According to a Newton County survey by housing and demographic Web-site dataplace.org, an incredible 30.6 percent of home mortgages loans were made by subprime lenders in 2004, resulting in a county ranking of 31 out of 3,204 counties nationally. Rockdale County was ranked 17th nationally for subprime loans with 34.1 percent.
With little money invested in a down payment, Murphy said some homeowners treated their mortgage payments like rent payments, putting off paying the mortgage for several months in favor of paying other bills first.
"If you put money into a house, it seems that you would have more care in taking care of it or making payments," Murphy said. "But if you didn't put anything into it and hit a hard bump, you're more likely to think 'oh what the heck I'll leave it.' The 100 percent loans have gone down the tube so to speak.
"You just got to make your mortgage payments. You pay that first before you pay anything else, even before you go to the grocery store," Murphy said.
But Murphy doesn't blame only the homeowners for the current situation. Real estate agents who encouraged buyers to purchase homes well outside of their price range for the sake of a higher commission are also to blame she says as are the mortgage lenders who knowingly approved buyers with blemished credit for high-risk loans.
These same real estate agents and subprime lenders will be the first to leave the market as it continues to sink further into a housing slump she predicts.
"It's going to be a leveling out process," Murphy said. "They are going to be real estate agents getting out. The ones that have been in the business for a long time are going to hang in there. Real estate agents who are on fringe who have not been working as hard they're going to find another job."
Covington broker Marshall Ginn with Re/Max Agents Realty seconded Murphy's thoughts.
"It is a cycle, it's something that we're going through, weeding out agents and mortgage companies," said Ginn who also serves as the chairman of the Covington/Newton County Chamber of Commerce. "I do believe we needed this correction. The standards and criteria for mortgages were less than what they were 10 to 15 years ago.
Even homeowners who aren't in any danger of having their homes foreclosed on are likely feeling the effects of foreclosure as the market slows down and property values are negatively impacted says Ginn.
"If you really want to sell it you are going to have to price it to sell," advises Murphy. "They are not going to come along and buy something that is overpriced.

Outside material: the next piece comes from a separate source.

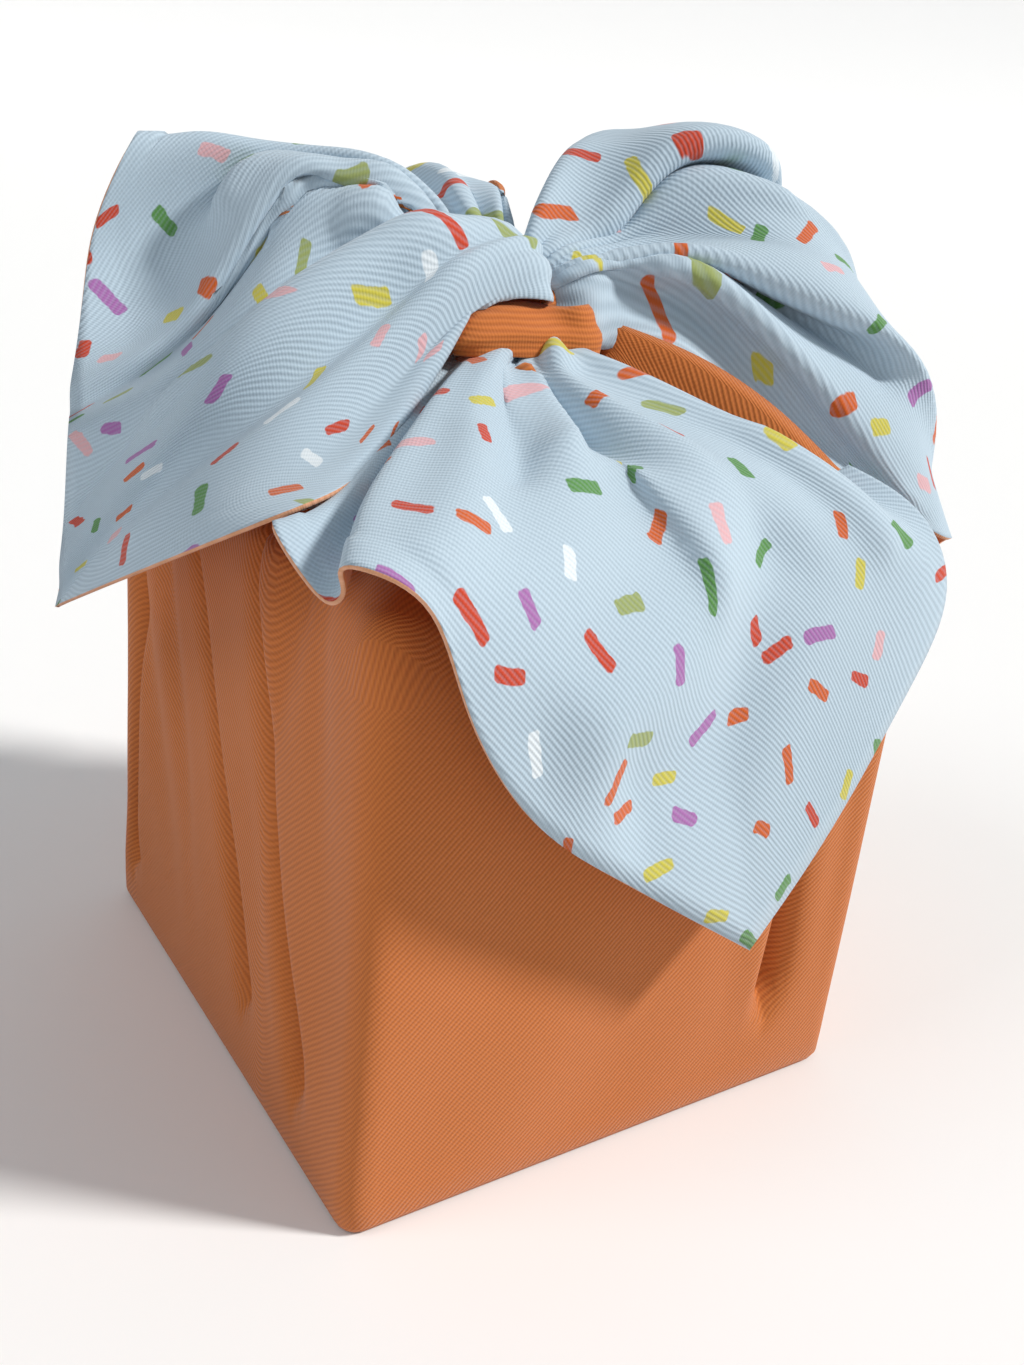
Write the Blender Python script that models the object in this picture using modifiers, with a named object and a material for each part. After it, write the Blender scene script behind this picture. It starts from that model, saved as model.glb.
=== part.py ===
"""A furoshiki: one square of cloth tied round a box, hollow, with its knot and four tails on top.

Run with  blender --background --python part.py  or from the text editor. Blender's units are metres;
the sizes below are millimetres. +Z is up, the origin is the middle of the base, the front face looks
towards -Y and the left face towards -X.
"""
import bpy
import bmesh
import numpy as np

MM = 0.001

# The wrapped box, over the cloth, and the thickness of the sheet.
WIDTH = 102.0
DEPTH = 109.0
HEIGHT = 104.0
THICKNESS = 1.6

# Radius of each upright edge, at the foot and at the top, in the order the outline passes them.
EDGES = (
    # edge           side_x  side_y  foot   top
    ("front left",       -1,     -1,  5.0,  6.0),
    ("front right",       1,     -1,  5.0,  7.0),
    ("back right",        1,      1,  5.0, 11.0),
    ("back left",        -1,      1,  5.0, 14.0),
)

# The cloth narrows to a neck over the middle of the top, and the core of the knot sits on it.
NECK_RADIUS = 7.5
NECK_Y = 1.0
CORE_CENTRE = (0.0, 1.0, 132.0)
CORE_RADII = (11.5, 9.5, 9.0)
ROOT_SHARE = 0.6

# A tail is pulled tight at the knot: it starts at this share of its thickness, and is full in this
# share of its length.
TIGHT_THICKNESS = 0.35
TIGHT_LENGTH = 0.3

# Times that a tail's bends are eased across it, so that none is tighter than the sheet is thick.
EASING = 2

# How finely each sheet is divided, and how near two corners are when the bag's seam merges them.
SEAM_GAP = 0.01
COLUMN_GAP = 8.0
TAIL_COLUMNS = 20
TAIL_ROWS = 11
CORE_SEGMENTS = 14
CORE_RINGS = 8

ORANGE = (0.62, 0.20, 0.06, 1.0)
CLOTH_ROUGHNESS = 0.85

# The bag from the middle of its base up to the neck, a ring in each row. inset: mm in from the wall,
# z: mm up, round: 0 is the box's outline and 1 the neck's circle.
BAG_RINGS = (
    # ring           inset     z   round
    ("base middle",   30.0,   0.0,  0.0),
    ("base edge",      2.5,   0.0,  0.0),
    ("foot",           0.0,   3.2,  0.0),
    ("wall 1",         0.0,  26.0,  0.0),
    ("wall 2",         0.0,  50.0,  0.0),
    ("wall 3",         0.0,  73.0,  0.0),
    ("wall 4",         0.2,  93.0,  0.0),
    ("shoulder",       1.8, 102.2,  0.0),
    ("top rim",        5.5, 104.6, 0.04),
    ("top outer",      6.0, 107.0, 0.27),
    ("top middle",     6.0, 109.5, 0.52),
    ("top inner",      6.0, 113.5, 0.78),
    ("neck foot",      6.0, 120.0, 0.96),
    ("neck top",       6.0, 129.0,  1.0),
)
FLAT_RINGS = 2
SHOULDER_RING = 7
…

It is a buyers market."
Home builders, one of the county's fastest growing industries in recent years are also experiencing a downturn as a result of the wave of foreclosures.
"That is a big portion of our slowdown, but I think we were already slowing down prior to that and that has just accelerated or made it a lot worse than it would have been because a lot of our industry was relying on the subprime loans to do business," said Alan Freeman, president of the Newton County Home Builder's Association.
The Newton County Home Builder's Association is a professional trade association representing 125 Newton County builders and approximately 375 members.
Freeman estimated that there is about a year's worth of new homes sitting empty in subdivisions across the county.
"It's just something that we're going to have to buckle down to and find ways to cycle through the inventory that is out on the market right now, Freeman said.
Freeman speculated that between the rising rates of foreclosure and a surplus of new houses on the market, quite a few Newton County builders would soon be put out of business unless the housing market turns around quickly.
"I guess it's all going to depend on how long it goes. There's a lot of them (builders) that are having to shut their doors," Freeman said. "They're managing to get by but I know the banks are having to take back a lot of the houses."
Having been through previous market crunches in the 1980s when interest rates soared to as high as 18 percent, Murphy said she was optimistic that the market would begin recovering by 2008.
"This has happened before. We'll come out of it and we'll come out better," Murphy said. "There'll always be properties to sell because they're will always be people who have needs to buy."
Ginn was equally optimistic that the current downturn of the county's housing market was only a short term setback.
"I don't see it as being very detrimental or the death knell to the good things that Newton County has to offer because people certainly desire to live here and will continue to do so," Ginn said.